C’est le dimanche 25 que le prince de Montfort est arrivé avec son fils Napoléon et le bon et honnête M. Bohl, auquel il a laissé à peine le temps de se reposer ; il l’a envoyé à Stuttgard chercher le prince Jérôme. Le roi de Wurtemberg n’a pas voulu le laisser aller ni en Suisse, ni à Arenenberg, à cause de toutes les affaires de Suisse, de réfugiés et des bruits de conspiration.

La Reine me disait que le Prince avait été enchanté de son séjour à Baden, qu’il s’y était fait beaucoup d’amis. Les vieux militaires l’abordaient, les larmes aux yeux, les jeunes lui disaient : « Nous comptons sur vous, » et M. Berryer avait dit à la Grande-Duchesse : « Le Prince a des chances. Tout est possible en France, excepté ce qui est. » Je voyais quelles espérances tout cela leur donnait, mais-sans rien prévoir…
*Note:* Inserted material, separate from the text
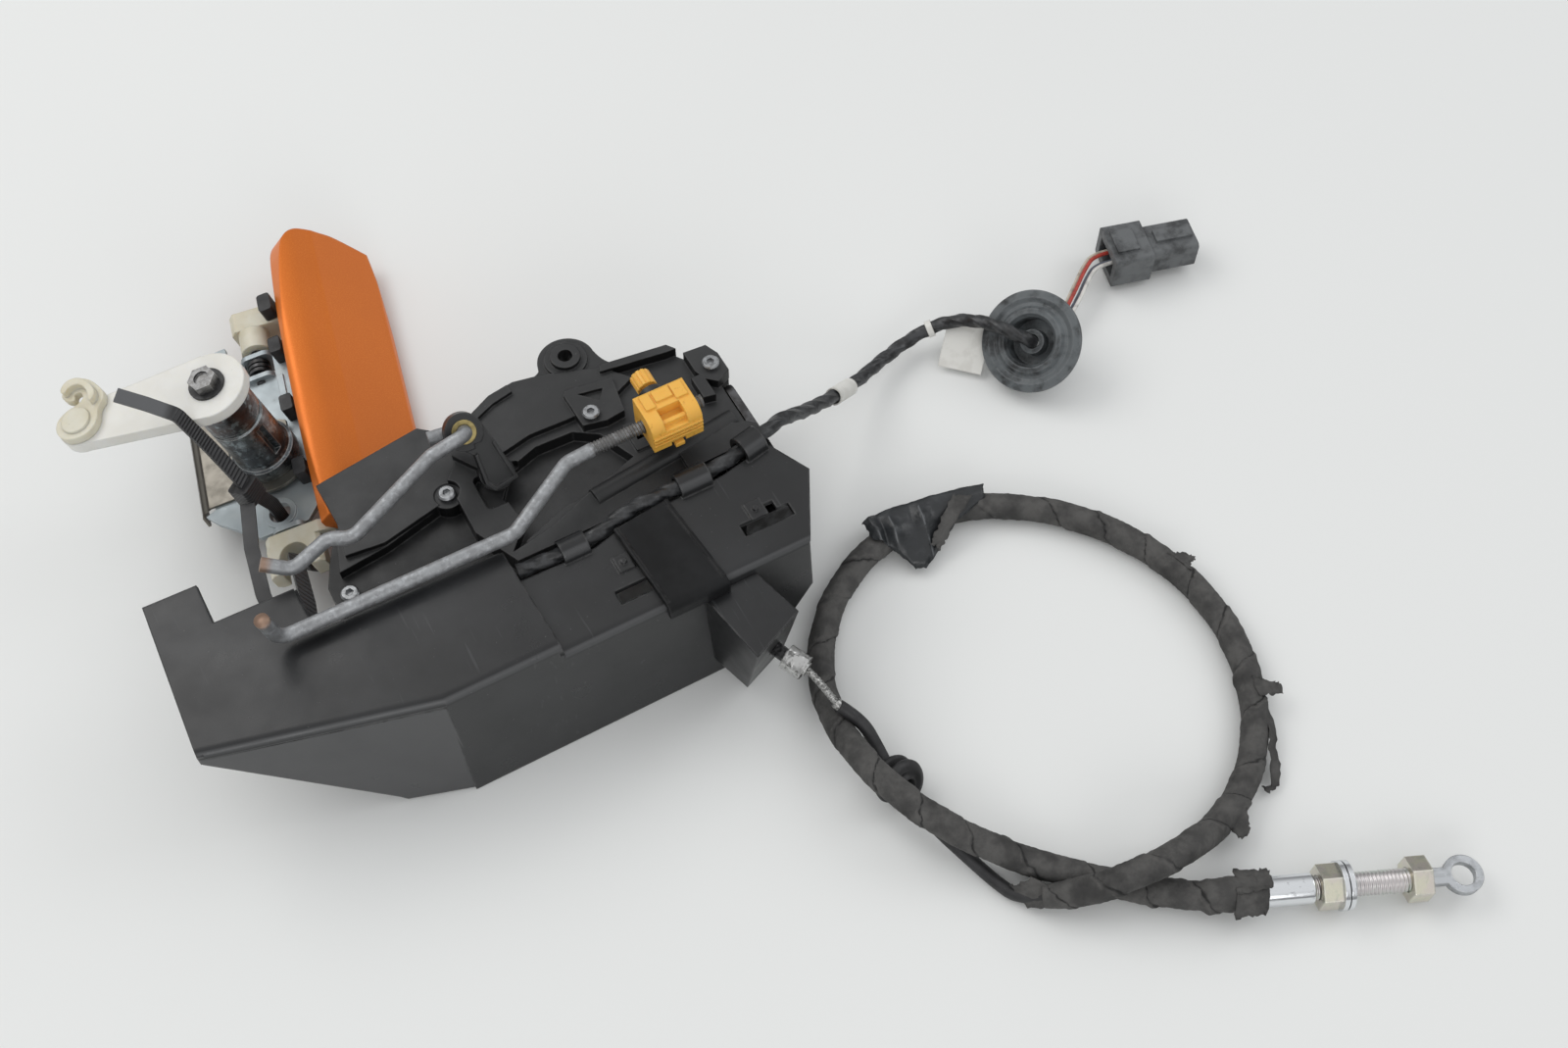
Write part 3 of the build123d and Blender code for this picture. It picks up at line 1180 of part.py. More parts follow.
# Rubber grommet of two discs on the jacket
with BuildPart() as cable_grommet:
    rubber = Plane(origin=(-16.1, -120.0, -16.13), z_dir=(0.088, -0.995, -0.04))
    for start, long, r in ((-4.2, 2.6, 8), (-1.6, 3.2, 5.6), (1.6, 2.6, 8)):
        with BuildSketch(rubber.offset(start)):
            Circle(r)
            Circle(JACKET_D / 2 + 0.12, mode=Mode.SUBTRACT)
        extrude(amount=long)
cable_grommet.part.label = "cable_grommet"

# End fitting on one straight axis
END = Plane(origin=(63.6, -208.9, -15.9), z_dir=(0.914, -0.405, 0))
with BuildPart() as end_tube:
    with BuildSketch(END):
        Circle(5)
    extrude(amount=19)
    with BuildSketch(END.offset(19)):
        Circle(1.6)
    extrude(amount=-19, mode=Mode.SUBTRACT)
    fillet(end_tube.edges().filter_by(GeomType.CIRCLE).sort_by_distance(END.offset(19).origin)[0:2].sort_by(SortBy.RADIUS)[-1], 1)
end_tube.part.label = "end_tube"

with BuildPart() as threaded_sleeve:
    with BuildSketch(END.offset(19)):
        Circle(4)
        Circle(1.6, mode=Mode.SUBTRACT)
    extrude(amount=38)
threaded_sleeve.part.label = "threaded_sleeve"

with BuildPart() as lock_nuts:
    for start in (20.4, 49.6):
        with BuildSketch(END.offset(start)):
            RegularPolygon(7.5, 6, rotation=30)
            Circle(4, mode=Mode.SUBTRACT)
        extrude(amount=6.5)
lock_nuts.part.label = "lock_nuts"

with BuildPart() as washers:
    for start in (26.9, 28.9):
        with BuildSketch(END.offset(start)):
            Circle(8)
            Circle(4, mode=Mode.SUBTRACT)
        extrude(amount=1.6)
washers.part.label = "washers"

with BuildPart() as cable_eyelet:
    with BuildSketch(END.offset(40)):
        Circle(1.5)
    extrude(amount=22)
    flat = Plane(origin=END.origin + END.z_dir * 68, x_dir=END.z_dir, z_dir=(0, 0, 1))
    with BuildSketch(flat.offset(-1.4)):
        with Locations((0, 0)):
            Circle(6.4)
            Circle(3.9, mode=Mode.SUBTRACT)
        with Locations((-7.9, 0)):
            RectangleRounded(5.6, 5.4, 1)
    extrude(amount=2.8)
cable_eyelet.part.label = "cable_eyelet"

for made in (case_base, case_cover, cover_screws, shield, shield_lid, cable_box, face_plate, latch_frame, claw, claw_pin,
             claw_spring, pawl, pawl_pin, pawl_spring, release_lever, release_pin, rod_clip, clip_button, release_rod,
             lock_lever, lock_pin, brass_bush, lock_rod, lock_motor, motor_worm, worm_wheel, wheel_pin, handle_bracket,
             outer_handle, upper_arm, lower_arm, hinge_pins, handle_spring, handle_pads, arm_buffer, lock_barrel,
             lock_plug, barrel_retainer, barrel_guard, key_lever, lever_bolt, bolt_collar, lever_clip, cable_tie,
             tie_head, harness_cord, cord_labels, door_grommet, wire_tails, connector, cable_stub, inner_wire,
             cable_jacket, cable_wrap, cable_grommet, end_tube, threaded_sleeve, lock_nuts, washers, cable_eyelet):
    export_step(made.part, "parts/" + made.part.label + ".step")
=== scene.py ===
import math
import bpy
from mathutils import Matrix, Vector, noise


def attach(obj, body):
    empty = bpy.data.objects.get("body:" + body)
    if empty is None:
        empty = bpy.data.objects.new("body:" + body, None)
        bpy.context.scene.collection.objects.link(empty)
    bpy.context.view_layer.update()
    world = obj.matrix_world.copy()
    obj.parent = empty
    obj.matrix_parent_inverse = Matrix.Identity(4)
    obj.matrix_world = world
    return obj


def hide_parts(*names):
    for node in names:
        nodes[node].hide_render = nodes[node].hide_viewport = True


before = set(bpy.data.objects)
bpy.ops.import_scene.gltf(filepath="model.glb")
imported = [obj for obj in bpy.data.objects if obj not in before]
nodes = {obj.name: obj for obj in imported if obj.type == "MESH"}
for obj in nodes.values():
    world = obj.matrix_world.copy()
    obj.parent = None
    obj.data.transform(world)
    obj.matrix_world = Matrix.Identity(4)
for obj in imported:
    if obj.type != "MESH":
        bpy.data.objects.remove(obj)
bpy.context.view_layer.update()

# Camera: it looks down at 58 degrees, from 29 degrees left of the latch's front, 64 cm away from a spot
# near the middle of the table. Its lens is 40 mm long, on a sensor 36 mm wide.
AIM = Vector((0.002, -0.010, -0.024))
AWAY = 0.640
camera_data = bpy.data.cameras.new("camera")
camera_data.lens = 40
camera_data.sensor_width = 36
camera_data.clip_end = 10
camera = bpy.data.objects.new("camera", camera_data)
back = Vector((-0.2569, -0.4635, 0.8480))
camera.location = AIM + back * AWAY
camera.rotation_euler = back.to_track_quat("Z", "Y").to_euler()
bpy.context.scene.collection.objects.link(camera)
bpy.context.scene.camera = camera


# Table: a pale matt board with a trace of cloudiness, under the whole object. A wide panel lights it from
# behind on the left, and two weaker ones from the right and the front, in a room that is bright above and
# dim at the sides.
class Value:
    """One number that changes over a surface. Plain arithmetic on it adds Math nodes."""

    def __init__(self, bench, socket):
        self.bench = bench
        self.socket = socket

    def math(self, kind, first, second=None):
        wanted = {0: first} if second is None else {0: first, 1: second}
        return self.bench.node("ShaderNodeMath", {"operation": kind}, wanted)

    def __sub__(self, other):
        return self.math("SUBTRACT", self, other)

    def __rsub__(self, other):
        return self.math("SUBTRACT", other, self)

    def __mul__(self, other):
        return self.math("MULTIPLY", self, other)

    __rmul__ = __mul__

    def sine(self):
        return self.math("SINE", self)

    def above(self, level, soft=0.05):
        return self.bench.node("ShaderNodeMapRange", {"interpolation_type": "SMOOTHSTEP"},
                               {"Value": self, "From Min": level - soft, "From Max": level + soft})

    def below(self, level, soft=0.05):
        return 1 - self.above(level, soft)


class Bench:
    """A shader and the nodes that feed it. Every other node comes from node()."""

    def __init__(self, tree, shader):
        self.tree = tree
        self.shader = tree.nodes[shader]

    def set(self, name, value):
        self.shader.inputs[name].default_value = value

    def feed(self, name, value):
        self.tree.links.new(value.socket, self.shader.inputs[name])

    def node(self, kind, settings=None, sockets=None, out=0):
        made = self.tree.nodes.new(kind)
        for key, value in (settings or {}).items():
            setattr(made, key, value)
        for key, value in (sockets or {}).items():
            if isinstance(value, Value):
                self.tree.links.new(value.socket, made.inputs[key])
            else:
                made.inputs[key].default_value = value
        return Value(self, made.outputs[out])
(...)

Le prince Napoléon ne voulut pas se coucher, quoiqu’il eût passé cinq jours et cinq nuits en voiture. Il était étonnamment grandi et voulait faire l’homme, il a même dansé ; mais, ne s’étant pas émerveillé au premier moment des demoiselles de Maunbach, il n’a eu aucun succès auprès d’elles. Il est vraiment gentil avec nous. Le lendemain, il s’est mis à chercher avec nous une pièce à jouer, et, après avoir perdu bien du temps à en lire, on a pris la répétition d’un proverbe dans laquelle M. Charles de Serreville s’est chargé d’un rôle immense qu’il a joué avec beaucoup de complaisance. Il est très bon garçon dans cette circonstance, il gagne à être connu. Après avoir chassé un jour et passé gaiment son temps avec nous, M. de Girardin (qui détestait les Grenay, qui le lui rendaient, bien) nous a quittées le 29 septembre, en faisant les plus tendres adieux et en nous disant que « si nous ne revenions pas bientôt en France, il viendrait nous chercher avec son régiment. »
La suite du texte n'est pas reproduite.